In Rust, we do the same thing (the following code can be run online: https://gist.github.com/rust-play/e0572da05d999cfb6eb802d003b33ffa):

1. fn main() {
2.     let numbers = vec![1, 2, 3, 4, 5, 6, 7, 8, 9, 10].into_iter();
3.     let evens = numbers.filter(|x| *x % 2 == 0);
4.     let even_squares = evens.clone().map(|x| x * x);
5.     let result = even_squares.clone().collect::<Vec<_>>();
6.     println!("{:?}", result);      // prints [4,16,36,64,100]
7.     println!("{:?}\n{:?}", evens, even_squares);
8. }

Glossing over the details, on line 2 we call vec![] to create a list of numbers on the heap, followed by calling into_iter() to make it a iterator/stream of numbers. The into_iter() method creates a wrapper Iterator type, IntoIter([1,2,3,4,5,6,7,8,9,10]), out of a collection (here, Vec <i32> is a list of signed 32 bit integers). This iterator type references the original list of numbers. We then perform filter and map transformations (lines 3 and 4), just like we did in Kotlin. Lines 7 and 8 print the type of evens and even_squares, as follows (some details have been omitted for brevity):

The intermediate objects, Filter and Map, are wrapper types (not allocated on the heap) on the base iterator structure, which itself is a wrapper that holds a reference to the original list of numbers at line 2. The wrapper structures on lines 4 and 5 that get created on calling filter and map, respectively, do not have any pointer indirection in between and impose no heap allocation overhead, as was the case with Kotlin. All of this boils down to efficient assembly code, which would be equivalent to the manually written version using loops.

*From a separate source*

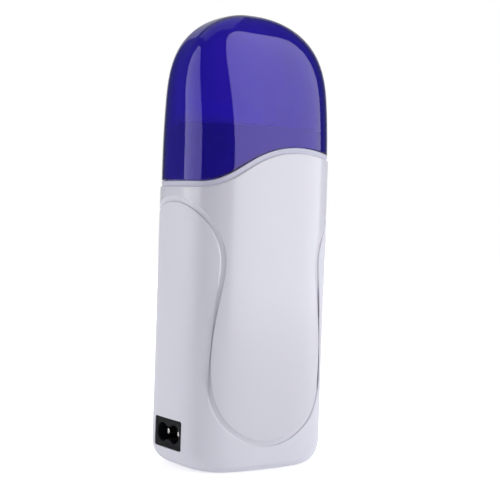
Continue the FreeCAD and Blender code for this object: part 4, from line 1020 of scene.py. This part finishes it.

Fearless concurrency: When we said Rust is concurrent-safe, we meant that the language has Application Programming Interface (API) and abstractions that make it really easy to write correct and safe concurrent code. Contrasting this with C++, the possibility of making mistakes in concurrent code is quite high. When synchronizing data access to multiple threads in C++, you are responsible for calling mutex.lock() every time you enter the critical section, and mutex.unlock() when you exit this section:

// C++

mutex.lock();                         // Mutex locked, good to go 
 // Do super critical stuff
mutex.unlock();                       // We're done

In a large code base with many developers collaborating on the code, you might forget to call mutex.lock() before accessing the shared object from multiple threads, which can lead to data races. Others cases, you might forget to unlock the mutex and starve the other threads that want access to the data.

Rust has a different take on this. Here, you wrap your data in a Mutex type to ensuring synchronized mutable access to data from multiple threads:

// Rust

use std::sync::Mutex;

fn main() {
    let value = Mutex::new(23);
    *value.lock().unwrap() += 1;   // modify
}                                  // unlocks here automatically

In the preceding code, we were able to modify the data after calling lock() on value. Rust uses the notion of protecting the shared data itself and not code. The interaction with Mutex and the protected data is not independent, as is the case with C++. You cannot access the inner data without calling lock on the Mutex type. What about releasing the lock ? Well, calling lock() returns something called  MutexGuard, which automatically releases the lock when the variable goes out of scope. It's one of the many safe concurrency abstractions Rust provides. We'll go into detail on them in Chapter 8, Concurrency. Another novel idea is the notion of marker traits, which validate and ensure synchronized and safe access to data in concurrent code at compile time. Traits are described in detail in Chapter 4, Types, Generics, and Traits. Types are annotated with marker traits called Send and Sync to indicate whether they are safe to send to threads or safe to share between threads, respectively. When a program sends a value to a thread, the compiler checks whether the value implements the required marker trait and forbids the usage of the value if it isn't the case. In this way, Rust allows you to write concurrent code without fear, where the compiler catches mistakes in multi-threaded code at compile time. Writing concurrent code is already hard. With C/C++, it gets even harder and more arcane. CPUs aren't getting more clock rates; instead, we have more cores being added. As a result, concurrent programming is the way forward. Rust makes it a breeze to write concurrent code and lowers the bar for many people to get into writing safe, concurrent code.

Rust also employs C++'s RAII idiom for resource initialization. This technique basically ties a resource's lifetime to objects' lifetimes, whereas the deallocation of heap allocated types is performed through the drop method, which is provided by the drop trait. This is automatically called when the variable goes out of scope. It also replaces the concept of null pointers with Result and Option types, which we'll go into detail in Chapter 6, Error Handling. This means that Rust doesn't allow null/undefined values in code, except when interacting with other languages through foreign function interfaces and when using unsafe code. The language also puts emphasis on composition over inheritance and has a trait system, which is implemented by data types and is similar to Haskell typeclasses, also known as Java interfaces on steroids. Traits in Rust are the backbone to many of its features, as we'll see in upcoming chapters.

Last but not least, Rust's community is quite active and friendly, and the language has comprehensive documentation, which can be found at https://doc.rust-lang.org. For the third year in a row (2016, 2017, and 2018), Stack Overflow's Developer Survey highlights Rust as the most-loved programming language, so it can be said that the overall programming community is very interested in it. To summarize, you should care about Rust if you aim to write high performing software with less bugs while enjoying many modern language features and an awesome community!